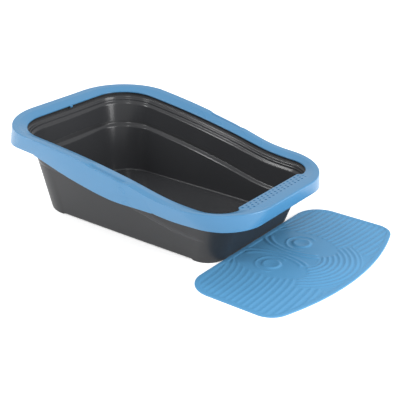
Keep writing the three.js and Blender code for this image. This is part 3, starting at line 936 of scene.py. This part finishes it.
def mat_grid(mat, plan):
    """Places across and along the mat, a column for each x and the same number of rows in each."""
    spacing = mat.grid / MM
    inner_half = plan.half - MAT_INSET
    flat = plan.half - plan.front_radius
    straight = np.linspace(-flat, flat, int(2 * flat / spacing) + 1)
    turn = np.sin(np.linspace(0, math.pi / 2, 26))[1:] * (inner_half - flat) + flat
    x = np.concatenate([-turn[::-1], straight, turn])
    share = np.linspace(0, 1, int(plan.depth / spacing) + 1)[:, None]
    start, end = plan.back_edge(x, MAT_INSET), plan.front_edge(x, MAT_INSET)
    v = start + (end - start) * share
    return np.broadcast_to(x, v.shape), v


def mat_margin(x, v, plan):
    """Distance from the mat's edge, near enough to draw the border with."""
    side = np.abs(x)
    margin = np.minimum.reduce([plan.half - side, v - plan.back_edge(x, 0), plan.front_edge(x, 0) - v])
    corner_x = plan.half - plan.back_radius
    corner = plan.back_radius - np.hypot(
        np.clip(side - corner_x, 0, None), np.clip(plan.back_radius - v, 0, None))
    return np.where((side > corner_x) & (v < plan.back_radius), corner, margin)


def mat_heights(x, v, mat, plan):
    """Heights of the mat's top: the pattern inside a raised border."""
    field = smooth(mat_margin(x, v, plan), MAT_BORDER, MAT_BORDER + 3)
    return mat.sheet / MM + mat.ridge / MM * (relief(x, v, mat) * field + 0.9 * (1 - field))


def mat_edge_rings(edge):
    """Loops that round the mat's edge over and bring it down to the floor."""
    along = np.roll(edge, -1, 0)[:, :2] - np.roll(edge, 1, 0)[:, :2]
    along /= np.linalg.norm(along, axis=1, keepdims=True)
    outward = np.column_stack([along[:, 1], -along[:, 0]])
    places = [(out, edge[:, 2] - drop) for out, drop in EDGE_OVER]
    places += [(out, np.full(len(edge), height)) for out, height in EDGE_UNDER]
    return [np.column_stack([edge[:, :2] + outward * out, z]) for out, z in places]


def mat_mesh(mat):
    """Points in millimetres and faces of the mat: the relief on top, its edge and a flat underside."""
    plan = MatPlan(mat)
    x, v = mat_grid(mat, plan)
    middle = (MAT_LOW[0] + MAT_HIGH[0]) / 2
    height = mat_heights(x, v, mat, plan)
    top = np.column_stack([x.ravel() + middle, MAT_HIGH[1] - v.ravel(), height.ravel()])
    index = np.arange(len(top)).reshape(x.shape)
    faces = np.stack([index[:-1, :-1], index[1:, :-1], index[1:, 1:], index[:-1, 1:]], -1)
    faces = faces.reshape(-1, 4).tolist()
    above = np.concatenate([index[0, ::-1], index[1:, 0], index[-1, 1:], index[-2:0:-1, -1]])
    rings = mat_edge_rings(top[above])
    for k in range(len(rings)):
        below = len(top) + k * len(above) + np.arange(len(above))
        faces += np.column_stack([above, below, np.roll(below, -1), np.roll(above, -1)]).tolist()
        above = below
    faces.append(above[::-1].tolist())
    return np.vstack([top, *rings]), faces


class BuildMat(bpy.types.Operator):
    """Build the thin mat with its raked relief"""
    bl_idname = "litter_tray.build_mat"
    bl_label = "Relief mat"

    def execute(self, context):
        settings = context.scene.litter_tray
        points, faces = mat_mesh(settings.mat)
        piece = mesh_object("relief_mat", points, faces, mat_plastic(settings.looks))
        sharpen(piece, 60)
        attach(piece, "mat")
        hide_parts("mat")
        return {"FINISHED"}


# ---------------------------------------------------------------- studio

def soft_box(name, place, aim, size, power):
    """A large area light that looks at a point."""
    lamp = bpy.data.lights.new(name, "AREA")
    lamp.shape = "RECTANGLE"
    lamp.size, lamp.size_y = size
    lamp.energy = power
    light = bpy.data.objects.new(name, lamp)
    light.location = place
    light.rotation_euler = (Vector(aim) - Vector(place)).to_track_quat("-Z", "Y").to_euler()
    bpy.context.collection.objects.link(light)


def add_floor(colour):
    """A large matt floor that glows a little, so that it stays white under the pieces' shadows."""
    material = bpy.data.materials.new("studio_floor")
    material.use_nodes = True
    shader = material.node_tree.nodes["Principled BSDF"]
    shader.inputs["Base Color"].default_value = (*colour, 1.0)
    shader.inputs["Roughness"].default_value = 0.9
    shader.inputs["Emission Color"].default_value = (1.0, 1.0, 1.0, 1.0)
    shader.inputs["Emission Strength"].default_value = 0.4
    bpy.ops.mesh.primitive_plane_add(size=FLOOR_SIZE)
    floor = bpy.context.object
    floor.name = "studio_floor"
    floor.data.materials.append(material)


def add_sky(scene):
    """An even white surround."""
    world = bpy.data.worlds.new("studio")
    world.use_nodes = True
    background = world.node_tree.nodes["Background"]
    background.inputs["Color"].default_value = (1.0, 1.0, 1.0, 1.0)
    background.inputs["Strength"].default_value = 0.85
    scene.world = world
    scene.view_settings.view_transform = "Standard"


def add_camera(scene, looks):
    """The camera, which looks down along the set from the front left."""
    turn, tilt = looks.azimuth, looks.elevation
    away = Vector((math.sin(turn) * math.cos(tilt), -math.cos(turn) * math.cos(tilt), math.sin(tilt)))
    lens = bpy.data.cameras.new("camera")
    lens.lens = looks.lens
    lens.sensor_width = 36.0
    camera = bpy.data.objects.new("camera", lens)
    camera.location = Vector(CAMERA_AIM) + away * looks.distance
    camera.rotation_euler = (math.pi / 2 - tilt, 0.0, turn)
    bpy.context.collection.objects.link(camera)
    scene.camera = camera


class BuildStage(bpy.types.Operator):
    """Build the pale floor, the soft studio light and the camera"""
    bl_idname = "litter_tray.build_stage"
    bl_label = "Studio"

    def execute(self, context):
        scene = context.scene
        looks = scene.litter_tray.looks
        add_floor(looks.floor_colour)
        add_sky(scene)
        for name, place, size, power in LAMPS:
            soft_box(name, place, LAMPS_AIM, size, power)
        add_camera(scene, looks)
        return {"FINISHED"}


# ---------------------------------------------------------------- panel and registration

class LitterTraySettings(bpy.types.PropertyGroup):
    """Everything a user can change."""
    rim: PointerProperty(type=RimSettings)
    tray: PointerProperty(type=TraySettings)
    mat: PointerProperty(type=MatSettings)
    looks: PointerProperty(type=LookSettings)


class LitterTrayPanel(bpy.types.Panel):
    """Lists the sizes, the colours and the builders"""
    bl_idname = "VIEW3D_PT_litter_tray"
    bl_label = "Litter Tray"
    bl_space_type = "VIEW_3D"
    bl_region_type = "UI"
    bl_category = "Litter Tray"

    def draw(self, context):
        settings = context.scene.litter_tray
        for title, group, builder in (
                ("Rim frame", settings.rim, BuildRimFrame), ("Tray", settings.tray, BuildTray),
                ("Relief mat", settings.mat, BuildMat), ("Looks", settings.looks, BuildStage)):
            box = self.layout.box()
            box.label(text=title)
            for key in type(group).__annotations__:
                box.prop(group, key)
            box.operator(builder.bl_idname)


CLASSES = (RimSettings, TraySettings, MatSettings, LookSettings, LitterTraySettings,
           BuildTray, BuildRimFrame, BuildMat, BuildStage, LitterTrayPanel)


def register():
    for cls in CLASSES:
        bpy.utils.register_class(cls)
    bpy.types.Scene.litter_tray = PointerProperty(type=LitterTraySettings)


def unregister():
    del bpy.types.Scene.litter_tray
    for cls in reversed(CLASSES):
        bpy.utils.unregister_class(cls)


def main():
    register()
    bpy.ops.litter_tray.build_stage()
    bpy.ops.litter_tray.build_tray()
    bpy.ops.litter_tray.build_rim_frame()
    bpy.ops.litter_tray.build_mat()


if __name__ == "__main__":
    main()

_ _ _ _ _ _ _

Written request: Write down again the exact lines running from the beginning of the data to the line containing "return mat.sheet /", with both ends included.

Exercise result:
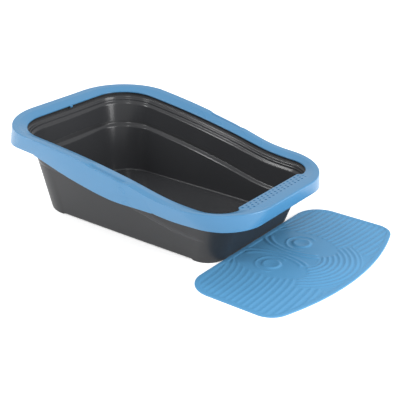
Keep writing the three.js and Blender code for this image. This is part 3, starting at line 936 of scene.py. This part finishes it.
def mat_grid(mat, plan):
    """Places across and along the mat, a column for each x and the same number of rows in each."""
    spacing = mat.grid / MM
    inner_half = plan.half - MAT_INSET
    flat = plan.half - plan.front_radius
    straight = np.linspace(-flat, flat, int(2 * flat / spacing) + 1)
    turn = np.sin(np.linspace(0, math.pi / 2, 26))[1:] * (inner_half - flat) + flat
    x = np.concatenate([-turn[::-1], straight, turn])
    share = np.linspace(0, 1, int(plan.depth / spacing) + 1)[:, None]
    start, end = plan.back_edge(x, MAT_INSET), plan.front_edge(x, MAT_INSET)
    v = start + (end - start) * share
    return np.broadcast_to(x, v.shape), v


def mat_margin(x, v, plan):
    """Distance from the mat's edge, near enough to draw the border with."""
    side = np.abs(x)
    margin = np.minimum.reduce([plan.half - side, v - plan.back_edge(x, 0), plan.front_edge(x, 0) - v])
    corner_x = plan.half - plan.back_radius
    corner = plan.back_radius - np.hypot(
        np.clip(side - corner_x, 0, None), np.clip(plan.back_radius - v, 0, None))
    return np.where((side > corner_x) & (v < plan.back_radius), corner, margin)


def mat_heights(x, v, mat, plan):
    """Heights of the mat's top: the pattern inside a raised border."""
    field = smooth(mat_margin(x, v, plan), MAT_BORDER, MAT_BORDER + 3)
    return mat.sheet / MM + mat.ridge / MM * (relief(x, v, mat) * field + 0.9 * (1 - field))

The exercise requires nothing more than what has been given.